Extracted data
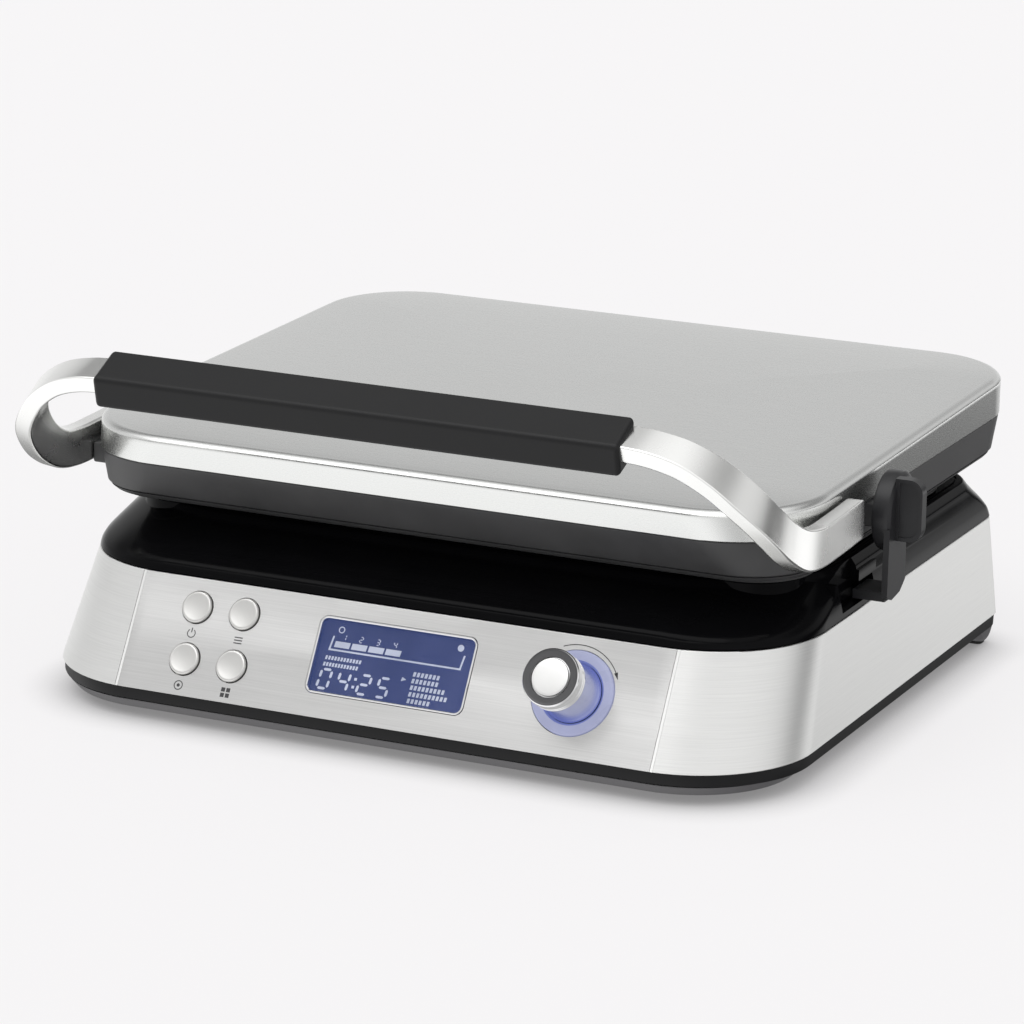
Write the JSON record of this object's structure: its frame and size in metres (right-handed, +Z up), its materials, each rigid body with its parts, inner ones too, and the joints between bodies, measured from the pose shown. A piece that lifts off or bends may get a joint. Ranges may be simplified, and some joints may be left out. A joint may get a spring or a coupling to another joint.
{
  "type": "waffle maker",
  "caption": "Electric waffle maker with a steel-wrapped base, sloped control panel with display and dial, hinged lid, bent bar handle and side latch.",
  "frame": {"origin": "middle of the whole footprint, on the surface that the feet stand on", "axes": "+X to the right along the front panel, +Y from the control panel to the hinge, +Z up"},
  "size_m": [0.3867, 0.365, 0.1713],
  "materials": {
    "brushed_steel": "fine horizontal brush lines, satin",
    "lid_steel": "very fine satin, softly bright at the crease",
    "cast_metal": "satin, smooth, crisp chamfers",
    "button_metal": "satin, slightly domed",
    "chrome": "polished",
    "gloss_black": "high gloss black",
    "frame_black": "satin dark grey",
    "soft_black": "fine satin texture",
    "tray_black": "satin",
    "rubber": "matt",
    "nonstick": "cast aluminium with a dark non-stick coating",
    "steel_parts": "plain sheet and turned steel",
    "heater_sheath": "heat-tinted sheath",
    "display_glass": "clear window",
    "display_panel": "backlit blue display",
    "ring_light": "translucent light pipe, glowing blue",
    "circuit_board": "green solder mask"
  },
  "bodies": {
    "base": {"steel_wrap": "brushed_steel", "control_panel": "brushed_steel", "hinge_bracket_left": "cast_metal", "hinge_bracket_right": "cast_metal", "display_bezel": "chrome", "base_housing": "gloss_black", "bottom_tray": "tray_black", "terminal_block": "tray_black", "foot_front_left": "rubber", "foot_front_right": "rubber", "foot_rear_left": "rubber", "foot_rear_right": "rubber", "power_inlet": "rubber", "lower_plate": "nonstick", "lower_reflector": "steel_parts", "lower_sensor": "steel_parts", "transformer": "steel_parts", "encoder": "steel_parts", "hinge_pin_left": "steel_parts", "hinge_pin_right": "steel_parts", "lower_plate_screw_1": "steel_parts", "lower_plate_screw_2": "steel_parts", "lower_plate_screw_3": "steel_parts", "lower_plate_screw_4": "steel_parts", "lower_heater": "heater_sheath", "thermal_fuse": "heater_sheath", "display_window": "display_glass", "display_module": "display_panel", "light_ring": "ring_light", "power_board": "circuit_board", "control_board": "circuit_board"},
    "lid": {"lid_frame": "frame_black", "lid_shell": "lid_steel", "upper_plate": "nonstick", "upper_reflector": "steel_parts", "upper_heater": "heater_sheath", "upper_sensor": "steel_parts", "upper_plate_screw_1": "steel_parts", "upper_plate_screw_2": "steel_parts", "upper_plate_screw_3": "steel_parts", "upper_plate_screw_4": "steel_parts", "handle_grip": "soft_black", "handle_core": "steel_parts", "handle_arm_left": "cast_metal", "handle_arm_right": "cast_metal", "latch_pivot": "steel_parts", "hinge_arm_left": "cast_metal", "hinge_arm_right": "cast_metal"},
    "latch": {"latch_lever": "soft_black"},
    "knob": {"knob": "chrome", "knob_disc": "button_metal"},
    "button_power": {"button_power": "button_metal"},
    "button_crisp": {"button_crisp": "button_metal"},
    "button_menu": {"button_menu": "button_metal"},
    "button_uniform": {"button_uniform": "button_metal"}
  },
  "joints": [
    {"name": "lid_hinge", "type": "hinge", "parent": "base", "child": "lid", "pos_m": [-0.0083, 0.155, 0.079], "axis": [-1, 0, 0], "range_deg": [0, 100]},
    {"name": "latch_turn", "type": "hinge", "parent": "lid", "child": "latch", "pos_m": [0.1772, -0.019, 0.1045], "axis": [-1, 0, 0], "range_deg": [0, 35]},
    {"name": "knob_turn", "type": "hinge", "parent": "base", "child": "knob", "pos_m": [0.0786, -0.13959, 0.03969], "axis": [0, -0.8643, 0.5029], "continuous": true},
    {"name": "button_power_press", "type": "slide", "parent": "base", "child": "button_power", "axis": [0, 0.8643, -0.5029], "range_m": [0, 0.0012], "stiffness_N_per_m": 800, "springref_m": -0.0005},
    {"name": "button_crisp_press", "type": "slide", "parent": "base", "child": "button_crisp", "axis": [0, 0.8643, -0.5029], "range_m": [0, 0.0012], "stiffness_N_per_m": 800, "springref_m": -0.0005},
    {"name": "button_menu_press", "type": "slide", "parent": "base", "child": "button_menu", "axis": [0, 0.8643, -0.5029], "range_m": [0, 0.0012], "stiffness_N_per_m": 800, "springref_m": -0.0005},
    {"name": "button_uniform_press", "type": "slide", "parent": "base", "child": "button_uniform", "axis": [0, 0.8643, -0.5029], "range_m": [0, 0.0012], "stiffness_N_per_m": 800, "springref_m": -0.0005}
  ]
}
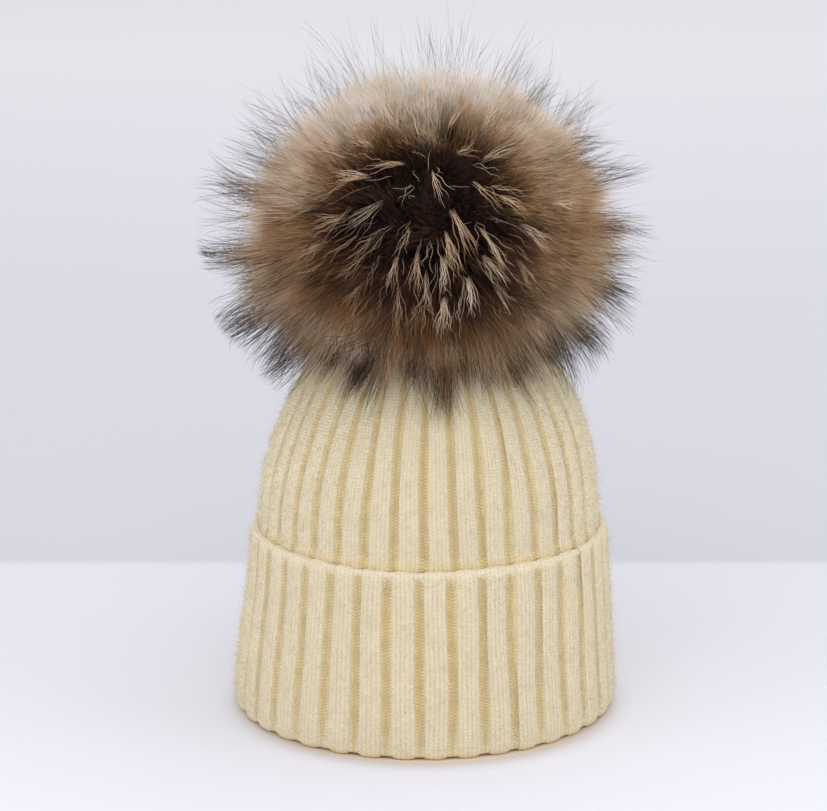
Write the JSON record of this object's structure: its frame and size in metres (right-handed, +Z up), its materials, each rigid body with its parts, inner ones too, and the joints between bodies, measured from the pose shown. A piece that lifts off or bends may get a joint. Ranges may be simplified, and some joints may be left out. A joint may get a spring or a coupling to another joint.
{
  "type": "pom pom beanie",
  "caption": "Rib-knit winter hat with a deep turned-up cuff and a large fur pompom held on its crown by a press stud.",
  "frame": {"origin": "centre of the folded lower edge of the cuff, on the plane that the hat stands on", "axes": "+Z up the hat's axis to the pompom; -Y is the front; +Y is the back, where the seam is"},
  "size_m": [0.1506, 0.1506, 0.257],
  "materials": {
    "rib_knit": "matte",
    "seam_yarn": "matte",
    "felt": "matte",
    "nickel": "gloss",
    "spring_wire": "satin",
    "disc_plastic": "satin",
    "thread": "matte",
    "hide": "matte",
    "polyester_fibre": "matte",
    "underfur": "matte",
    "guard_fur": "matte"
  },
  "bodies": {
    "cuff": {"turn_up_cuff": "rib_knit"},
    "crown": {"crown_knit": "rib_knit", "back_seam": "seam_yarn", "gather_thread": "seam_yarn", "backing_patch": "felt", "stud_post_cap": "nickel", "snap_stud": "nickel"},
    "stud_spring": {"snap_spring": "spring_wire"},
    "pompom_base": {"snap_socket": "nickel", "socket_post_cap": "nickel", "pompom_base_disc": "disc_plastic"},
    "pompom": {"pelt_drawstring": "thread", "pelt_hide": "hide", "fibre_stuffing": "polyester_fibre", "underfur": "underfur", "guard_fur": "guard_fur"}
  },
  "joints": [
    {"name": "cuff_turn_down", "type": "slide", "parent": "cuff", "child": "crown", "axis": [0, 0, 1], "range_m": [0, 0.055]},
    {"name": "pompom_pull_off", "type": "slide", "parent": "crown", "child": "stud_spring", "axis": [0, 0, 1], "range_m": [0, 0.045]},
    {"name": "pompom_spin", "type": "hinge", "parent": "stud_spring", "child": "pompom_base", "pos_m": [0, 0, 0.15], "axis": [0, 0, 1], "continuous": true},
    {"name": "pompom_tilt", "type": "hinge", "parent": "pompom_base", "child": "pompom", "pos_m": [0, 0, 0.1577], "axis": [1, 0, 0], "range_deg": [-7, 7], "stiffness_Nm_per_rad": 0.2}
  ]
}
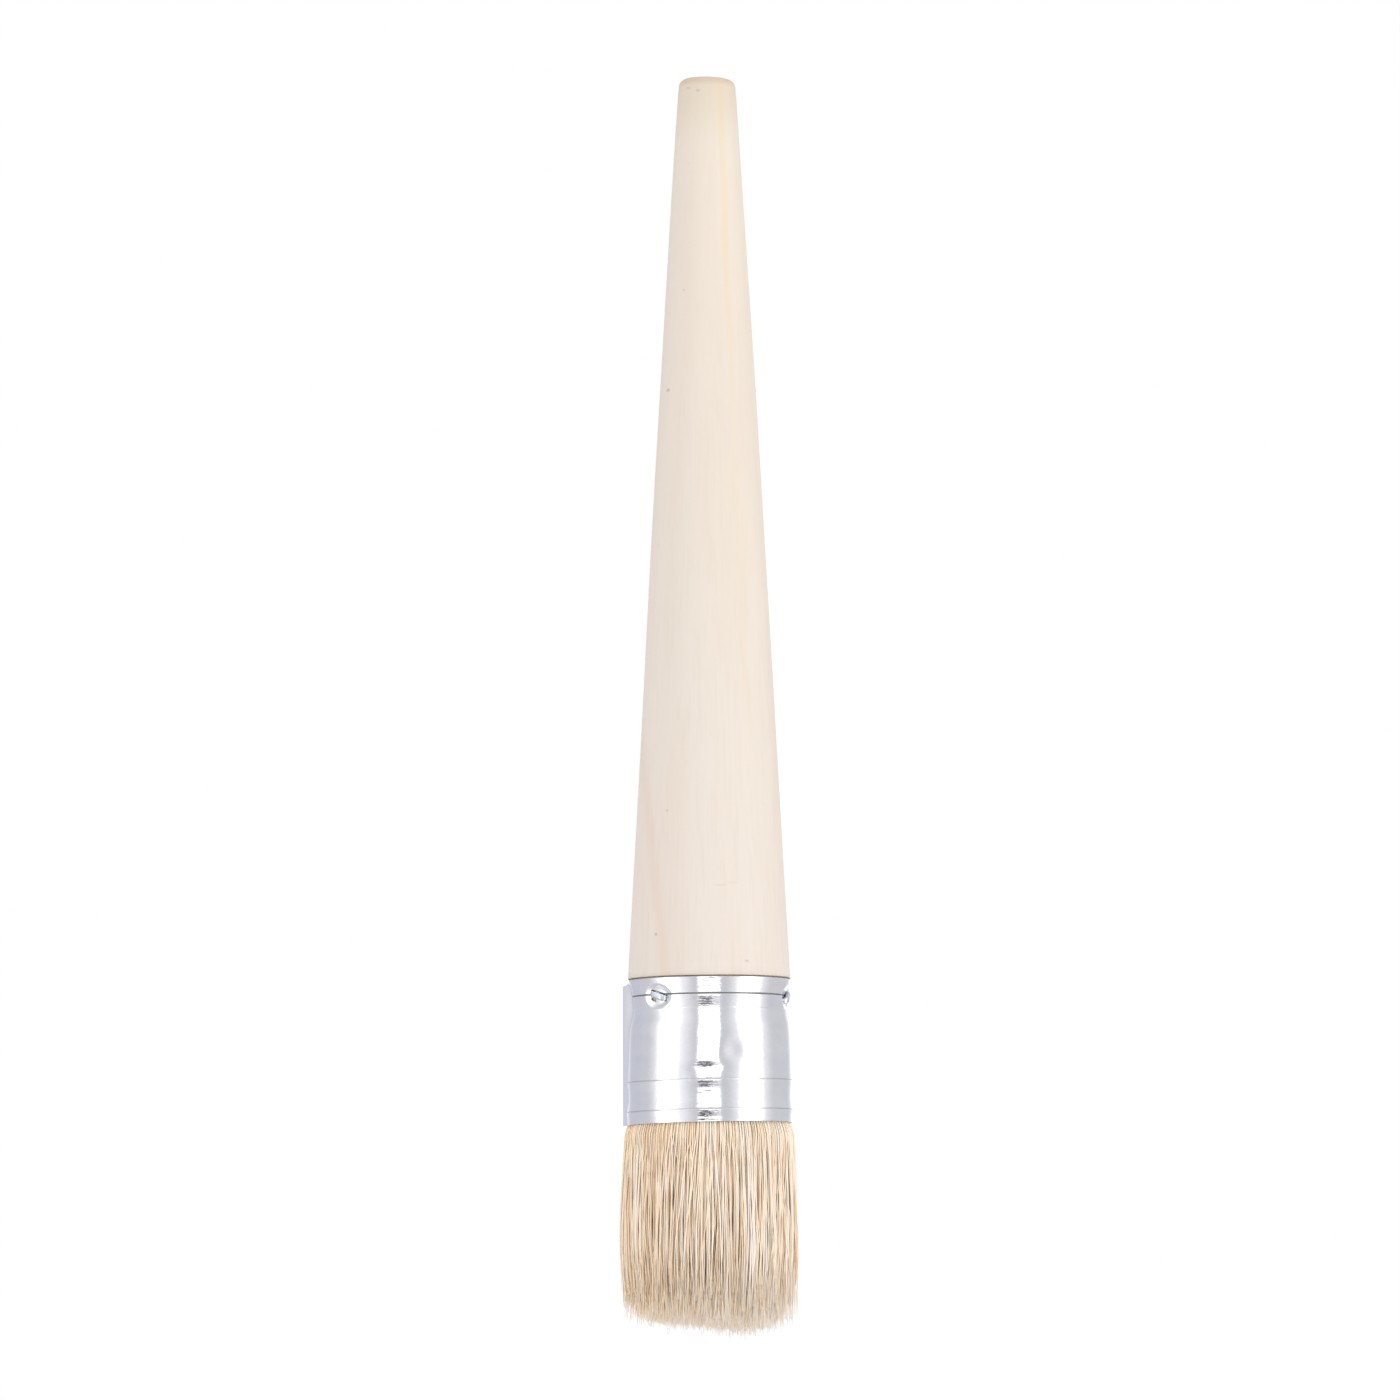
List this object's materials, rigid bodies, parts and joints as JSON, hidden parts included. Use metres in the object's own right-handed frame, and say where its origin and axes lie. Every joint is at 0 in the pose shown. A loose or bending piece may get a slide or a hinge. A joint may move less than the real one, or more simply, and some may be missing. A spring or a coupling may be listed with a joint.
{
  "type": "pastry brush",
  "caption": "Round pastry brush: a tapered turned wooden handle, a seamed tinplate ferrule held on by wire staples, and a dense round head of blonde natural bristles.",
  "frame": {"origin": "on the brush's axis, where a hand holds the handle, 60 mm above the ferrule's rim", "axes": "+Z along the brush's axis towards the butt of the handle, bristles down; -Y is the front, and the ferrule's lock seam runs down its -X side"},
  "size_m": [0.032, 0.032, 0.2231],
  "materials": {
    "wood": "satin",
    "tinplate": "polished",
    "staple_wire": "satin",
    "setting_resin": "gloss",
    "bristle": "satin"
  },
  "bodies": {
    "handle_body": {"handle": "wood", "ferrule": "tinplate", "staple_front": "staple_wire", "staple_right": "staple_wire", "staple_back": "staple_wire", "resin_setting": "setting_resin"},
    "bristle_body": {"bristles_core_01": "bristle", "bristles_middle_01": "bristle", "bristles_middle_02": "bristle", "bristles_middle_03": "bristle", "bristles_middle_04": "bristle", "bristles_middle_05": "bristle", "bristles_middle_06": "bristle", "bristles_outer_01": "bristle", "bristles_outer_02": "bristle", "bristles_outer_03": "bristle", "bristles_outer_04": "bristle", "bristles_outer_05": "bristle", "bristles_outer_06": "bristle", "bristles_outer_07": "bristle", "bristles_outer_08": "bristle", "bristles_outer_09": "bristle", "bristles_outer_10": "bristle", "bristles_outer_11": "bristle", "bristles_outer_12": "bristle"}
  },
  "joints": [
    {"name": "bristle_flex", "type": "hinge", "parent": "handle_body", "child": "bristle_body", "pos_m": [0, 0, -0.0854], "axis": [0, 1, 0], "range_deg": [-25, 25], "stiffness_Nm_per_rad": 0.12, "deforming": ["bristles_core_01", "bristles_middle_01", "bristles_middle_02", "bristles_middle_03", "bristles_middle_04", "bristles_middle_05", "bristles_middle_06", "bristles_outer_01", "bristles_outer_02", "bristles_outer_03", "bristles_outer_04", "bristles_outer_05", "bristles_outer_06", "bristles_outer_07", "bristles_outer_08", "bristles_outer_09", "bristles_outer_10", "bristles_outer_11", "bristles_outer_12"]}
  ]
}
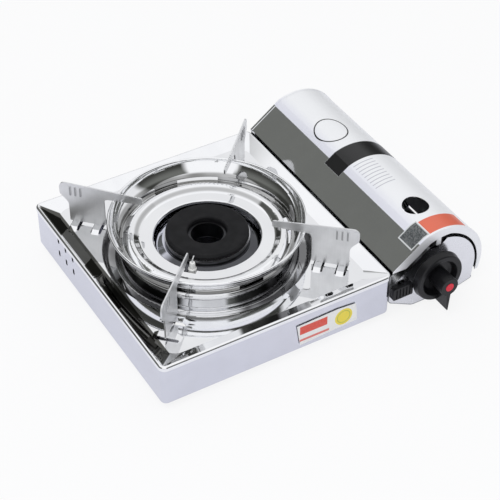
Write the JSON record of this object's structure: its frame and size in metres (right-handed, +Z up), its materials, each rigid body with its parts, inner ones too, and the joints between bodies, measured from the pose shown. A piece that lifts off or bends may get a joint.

Exercise instructions
Of the lines in the records, how many contain the word "where"? Answer with the number and nothing else.

Exercise response
3